◆ WHAT YOU SHOULD DO: Write out the whole listing exactly as it stands.

>>>>>

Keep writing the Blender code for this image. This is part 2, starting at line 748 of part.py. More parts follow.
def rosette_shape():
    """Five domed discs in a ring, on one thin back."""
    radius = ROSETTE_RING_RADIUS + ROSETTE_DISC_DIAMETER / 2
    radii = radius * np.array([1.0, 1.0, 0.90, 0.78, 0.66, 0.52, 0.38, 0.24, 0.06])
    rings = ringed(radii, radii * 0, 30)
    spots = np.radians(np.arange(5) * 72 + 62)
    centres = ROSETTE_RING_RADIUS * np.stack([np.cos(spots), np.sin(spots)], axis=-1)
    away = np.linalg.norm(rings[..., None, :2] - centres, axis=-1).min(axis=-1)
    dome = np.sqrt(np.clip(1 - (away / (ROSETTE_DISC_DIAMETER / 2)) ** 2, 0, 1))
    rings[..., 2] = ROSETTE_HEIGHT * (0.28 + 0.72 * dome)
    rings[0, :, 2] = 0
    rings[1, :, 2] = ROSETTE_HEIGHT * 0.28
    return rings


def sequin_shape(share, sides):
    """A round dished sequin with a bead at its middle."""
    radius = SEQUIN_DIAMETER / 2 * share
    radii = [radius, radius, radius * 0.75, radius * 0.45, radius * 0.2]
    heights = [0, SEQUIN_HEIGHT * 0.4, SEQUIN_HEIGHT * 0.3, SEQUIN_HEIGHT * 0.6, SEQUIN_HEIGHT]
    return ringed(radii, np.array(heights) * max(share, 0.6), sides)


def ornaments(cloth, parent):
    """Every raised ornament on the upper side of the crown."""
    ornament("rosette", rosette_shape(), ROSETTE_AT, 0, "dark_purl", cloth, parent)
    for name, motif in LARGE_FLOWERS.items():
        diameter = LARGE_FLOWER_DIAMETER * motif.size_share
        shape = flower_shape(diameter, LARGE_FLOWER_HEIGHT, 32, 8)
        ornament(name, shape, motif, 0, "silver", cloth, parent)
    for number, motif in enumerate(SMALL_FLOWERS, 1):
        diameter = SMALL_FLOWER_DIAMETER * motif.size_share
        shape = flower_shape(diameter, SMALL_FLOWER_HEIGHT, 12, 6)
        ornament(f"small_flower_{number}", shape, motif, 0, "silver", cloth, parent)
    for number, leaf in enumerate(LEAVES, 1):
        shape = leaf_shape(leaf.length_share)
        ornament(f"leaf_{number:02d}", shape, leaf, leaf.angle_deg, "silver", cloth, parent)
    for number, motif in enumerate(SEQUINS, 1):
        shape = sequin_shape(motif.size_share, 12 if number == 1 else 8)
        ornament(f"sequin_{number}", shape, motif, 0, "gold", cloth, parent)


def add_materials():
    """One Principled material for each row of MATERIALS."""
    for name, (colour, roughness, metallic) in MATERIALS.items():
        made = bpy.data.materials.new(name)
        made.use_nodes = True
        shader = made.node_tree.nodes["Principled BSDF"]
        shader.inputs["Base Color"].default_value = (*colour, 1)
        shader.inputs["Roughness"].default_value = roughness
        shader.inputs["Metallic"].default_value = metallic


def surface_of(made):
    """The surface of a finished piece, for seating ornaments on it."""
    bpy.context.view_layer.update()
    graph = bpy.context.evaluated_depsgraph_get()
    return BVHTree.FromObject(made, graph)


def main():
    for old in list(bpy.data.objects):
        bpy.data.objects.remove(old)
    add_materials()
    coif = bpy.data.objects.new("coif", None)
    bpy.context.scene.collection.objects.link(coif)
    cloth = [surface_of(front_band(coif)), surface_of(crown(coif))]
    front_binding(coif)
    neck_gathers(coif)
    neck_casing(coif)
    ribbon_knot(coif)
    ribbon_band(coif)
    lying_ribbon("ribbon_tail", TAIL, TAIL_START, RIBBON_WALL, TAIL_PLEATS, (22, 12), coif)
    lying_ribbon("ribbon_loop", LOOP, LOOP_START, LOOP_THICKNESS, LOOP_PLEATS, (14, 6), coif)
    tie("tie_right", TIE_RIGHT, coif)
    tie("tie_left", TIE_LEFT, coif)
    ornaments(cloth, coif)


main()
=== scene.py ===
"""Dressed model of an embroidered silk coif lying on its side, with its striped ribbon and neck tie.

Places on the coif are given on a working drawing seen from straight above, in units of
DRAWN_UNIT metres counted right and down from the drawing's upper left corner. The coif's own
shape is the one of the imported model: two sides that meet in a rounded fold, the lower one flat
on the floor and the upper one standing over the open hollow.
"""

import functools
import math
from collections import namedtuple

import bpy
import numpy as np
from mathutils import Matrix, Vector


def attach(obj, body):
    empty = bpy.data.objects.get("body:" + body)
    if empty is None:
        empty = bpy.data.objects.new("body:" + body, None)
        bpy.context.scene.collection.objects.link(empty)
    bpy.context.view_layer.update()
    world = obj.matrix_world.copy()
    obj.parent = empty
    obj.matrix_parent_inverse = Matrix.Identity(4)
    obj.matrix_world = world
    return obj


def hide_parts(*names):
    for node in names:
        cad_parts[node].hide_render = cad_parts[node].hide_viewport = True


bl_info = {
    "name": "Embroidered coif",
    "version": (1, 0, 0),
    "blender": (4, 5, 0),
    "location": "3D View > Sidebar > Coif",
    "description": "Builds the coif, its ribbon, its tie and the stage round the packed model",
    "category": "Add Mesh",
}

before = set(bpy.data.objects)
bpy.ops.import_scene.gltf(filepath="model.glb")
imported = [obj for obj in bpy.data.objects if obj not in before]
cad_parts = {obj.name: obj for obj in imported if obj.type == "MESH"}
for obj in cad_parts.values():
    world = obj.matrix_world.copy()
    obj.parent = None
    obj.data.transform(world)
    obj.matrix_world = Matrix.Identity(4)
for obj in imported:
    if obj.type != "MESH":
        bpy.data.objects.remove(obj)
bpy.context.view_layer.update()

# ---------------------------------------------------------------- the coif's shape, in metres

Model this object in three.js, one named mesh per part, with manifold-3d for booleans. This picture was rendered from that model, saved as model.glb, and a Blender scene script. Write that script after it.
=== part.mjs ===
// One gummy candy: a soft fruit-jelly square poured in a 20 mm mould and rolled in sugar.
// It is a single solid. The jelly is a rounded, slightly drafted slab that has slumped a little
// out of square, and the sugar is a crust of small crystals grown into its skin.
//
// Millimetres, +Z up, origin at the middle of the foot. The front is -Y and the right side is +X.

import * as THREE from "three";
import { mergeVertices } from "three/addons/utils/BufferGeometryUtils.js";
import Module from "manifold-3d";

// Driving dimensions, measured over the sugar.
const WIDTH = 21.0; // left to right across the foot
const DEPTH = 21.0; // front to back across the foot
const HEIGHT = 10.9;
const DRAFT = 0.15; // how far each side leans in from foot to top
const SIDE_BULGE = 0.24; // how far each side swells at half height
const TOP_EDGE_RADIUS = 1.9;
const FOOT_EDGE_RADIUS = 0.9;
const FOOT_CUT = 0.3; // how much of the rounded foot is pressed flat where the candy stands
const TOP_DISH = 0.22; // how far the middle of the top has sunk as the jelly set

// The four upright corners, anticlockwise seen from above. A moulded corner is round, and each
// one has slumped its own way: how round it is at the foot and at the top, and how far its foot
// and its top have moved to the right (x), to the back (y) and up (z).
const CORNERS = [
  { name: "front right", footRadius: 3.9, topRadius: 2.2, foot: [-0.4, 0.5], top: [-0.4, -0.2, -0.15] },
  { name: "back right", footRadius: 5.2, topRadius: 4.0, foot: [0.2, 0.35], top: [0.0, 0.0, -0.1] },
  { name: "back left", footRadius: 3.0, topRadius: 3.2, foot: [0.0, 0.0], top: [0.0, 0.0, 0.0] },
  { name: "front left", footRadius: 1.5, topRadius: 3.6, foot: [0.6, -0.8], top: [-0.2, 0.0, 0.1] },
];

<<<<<

◆ SOLUTION FOR THIS PROBLEM:
Keep writing the Blender code for this image. This is part 2, starting at line 748 of part.py. More parts follow.
def rosette_shape():
    """Five domed discs in a ring, on one thin back."""
    radius = ROSETTE_RING_RADIUS + ROSETTE_DISC_DIAMETER / 2
    radii = radius * np.array([1.0, 1.0, 0.90, 0.78, 0.66, 0.52, 0.38, 0.24, 0.06])
    rings = ringed(radii, radii * 0, 30)
    spots = np.radians(np.arange(5) * 72 + 62)
    centres = ROSETTE_RING_RADIUS * np.stack([np.cos(spots), np.sin(spots)], axis=-1)
    away = np.linalg.norm(rings[..., None, :2] - centres, axis=-1).min(axis=-1)
    dome = np.sqrt(np.clip(1 - (away / (ROSETTE_DISC_DIAMETER / 2)) ** 2, 0, 1))
    rings[..., 2] = ROSETTE_HEIGHT * (0.28 + 0.72 * dome)
    rings[0, :, 2] = 0
    rings[1, :, 2] = ROSETTE_HEIGHT * 0.28
    return rings


def sequin_shape(share, sides):
    """A round dished sequin with a bead at its middle."""
    radius = SEQUIN_DIAMETER / 2 * share
    radii = [radius, radius, radius * 0.75, radius * 0.45, radius * 0.2]
    heights = [0, SEQUIN_HEIGHT * 0.4, SEQUIN_HEIGHT * 0.3, SEQUIN_HEIGHT * 0.6, SEQUIN_HEIGHT]
    return ringed(radii, np.array(heights) * max(share, 0.6), sides)


def ornaments(cloth, parent):
    """Every raised ornament on the upper side of the crown."""
    ornament("rosette", rosette_shape(), ROSETTE_AT, 0, "dark_purl", cloth, parent)
    for name, motif in LARGE_FLOWERS.items():
        diameter = LARGE_FLOWER_DIAMETER * motif.size_share
        shape = flower_shape(diameter, LARGE_FLOWER_HEIGHT, 32, 8)
        ornament(name, shape, motif, 0, "silver", cloth, parent)
    for number, motif in enumerate(SMALL_FLOWERS, 1):
        diameter = SMALL_FLOWER_DIAMETER * motif.size_share
        shape = flower_shape(diameter, SMALL_FLOWER_HEIGHT, 12, 6)
        ornament(f"small_flower_{number}", shape, motif, 0, "silver", cloth, parent)
    for number, leaf in enumerate(LEAVES, 1):
        shape = leaf_shape(leaf.length_share)
        ornament(f"leaf_{number:02d}", shape, leaf, leaf.angle_deg, "silver", cloth, parent)
    for number, motif in enumerate(SEQUINS, 1):
        shape = sequin_shape(motif.size_share, 12 if number == 1 else 8)
        ornament(f"sequin_{number}", shape, motif, 0, "gold", cloth, parent)


def add_materials():
    """One Principled material for each row of MATERIALS."""
    for name, (colour, roughness, metallic) in MATERIALS.items():
        made = bpy.data.materials.new(name)
        made.use_nodes = True
        shader = made.node_tree.nodes["Principled BSDF"]
        shader.inputs["Base Color"].default_value = (*colour, 1)
        shader.inputs["Roughness"].default_value = roughness
        shader.inputs["Metallic"].default_value = metallic


def surface_of(made):
    """The surface of a finished piece, for seating ornaments on it."""
    bpy.context.view_layer.update()
    graph = bpy.context.evaluated_depsgraph_get()
    return BVHTree.FromObject(made, graph)


def main():
    for old in list(bpy.data.objects):
        bpy.data.objects.remove(old)
    add_materials()
    coif = bpy.data.objects.new("coif", None)
    bpy.context.scene.collection.objects.link(coif)
    cloth = [surface_of(front_band(coif)), surface_of(crown(coif))]
    front_binding(coif)
    neck_gathers(coif)
    neck_casing(coif)
    ribbon_knot(coif)
    ribbon_band(coif)
    lying_ribbon("ribbon_tail", TAIL, TAIL_START, RIBBON_WALL, TAIL_PLEATS, (22, 12), coif)
    lying_ribbon("ribbon_loop", LOOP, LOOP_START, LOOP_THICKNESS, LOOP_PLEATS, (14, 6), coif)
    tie("tie_right", TIE_RIGHT, coif)
    tie("tie_left", TIE_LEFT, coif)
    ornaments(cloth, coif)


main()
=== scene.py ===
"""Dressed model of an embroidered silk coif lying on its side, with its striped ribbon and neck tie.

Places on the coif are given on a working drawing seen from straight above, in units of
DRAWN_UNIT metres counted right and down from the drawing's upper left corner. The coif's own
shape is the one of the imported model: two sides that meet in a rounded fold, the lower one flat
on the floor and the upper one standing over the open hollow.
"""

import functools
import math
from collections import namedtuple

import bpy
import numpy as np
from mathutils import Matrix, Vector


def attach(obj, body):
    empty = bpy.data.objects.get("body:" + body)
    if empty is None:
        empty = bpy.data.objects.new("body:" + body, None)
        bpy.context.scene.collection.objects.link(empty)
    bpy.context.view_layer.update()
    world = obj.matrix_world.copy()
    obj.parent = empty
    obj.matrix_parent_inverse = Matrix.Identity(4)
    obj.matrix_world = world
    return obj


def hide_parts(*names):
    for node in names:
        cad_parts[node].hide_render = cad_parts[node].hide_viewport = True


bl_info = {
    "name": "Embroidered coif",
    "version": (1, 0, 0),
    "blender": (4, 5, 0),
    "location": "3D View > Sidebar > Coif",
    "description": "Builds the coif, its ribbon, its tie and the stage round the packed model",
    "category": "Add Mesh",
}

before = set(bpy.data.objects)
bpy.ops.import_scene.gltf(filepath="model.glb")
imported = [obj for obj in bpy.data.objects if obj not in before]
cad_parts = {obj.name: obj for obj in imported if obj.type == "MESH"}
for obj in cad_parts.values():
    world = obj.matrix_world.copy()
    obj.parent = None
    obj.data.transform(world)
    obj.matrix_world = Matrix.Identity(4)
for obj in imported:
    if obj.type != "MESH":
        bpy.data.objects.remove(obj)
bpy.context.view_layer.update()

# ---------------------------------------------------------------- the coif's shape, in metres

Model this object in three.js, one named mesh per part, with manifold-3d for booleans. This picture was rendered from that model, saved as model.glb, and a Blender scene script. Write that script after it.
=== part.mjs ===
// One gummy candy: a soft fruit-jelly square poured in a 20 mm mould and rolled in sugar.
// It is a single solid. The jelly is a rounded, slightly drafted slab that has slumped a little
// out of square, and the sugar is a crust of small crystals grown into its skin.
//
// Millimetres, +Z up, origin at the middle of the foot. The front is -Y and the right side is +X.

import * as THREE from "three";
import { mergeVertices } from "three/addons/utils/BufferGeometryUtils.js";
import Module from "manifold-3d";

// Driving dimensions, measured over the sugar.
const WIDTH = 21.0; // left to right across the foot
const DEPTH = 21.0; // front to back across the foot
const HEIGHT = 10.9;
const DRAFT = 0.15; // how far each side leans in from foot to top
const SIDE_BULGE = 0.24; // how far each side swells at half height
const TOP_EDGE_RADIUS = 1.9;
const FOOT_EDGE_RADIUS = 0.9;
const FOOT_CUT = 0.3; // how much of the rounded foot is pressed flat where the candy stands
const TOP_DISH = 0.22; // how far the middle of the top has sunk as the jelly set

// The four upright corners, anticlockwise seen from above. A moulded corner is round, and each
// one has slumped its own way: how round it is at the foot and at the top, and how far its foot
// and its top have moved to the right (x), to the back (y) and up (z).
const CORNERS = [
  { name: "front right", footRadius: 3.9, topRadius: 2.2, foot: [-0.4, 0.5], top: [-0.4, -0.2, -0.15] },
  { name: "back right", footRadius: 5.2, topRadius: 4.0, foot: [0.2, 0.35], top: [0.0, 0.0, -0.1] },
  { name: "back left", footRadius: 3.0, topRadius: 3.2, foot: [0.0, 0.0], top: [0.0, 0.0, 0.0] },
  { name: "front left", footRadius: 1.5, topRadius: 3.6, foot: [0.6, -0.8], top: [-0.2, 0.0, 0.1] },
];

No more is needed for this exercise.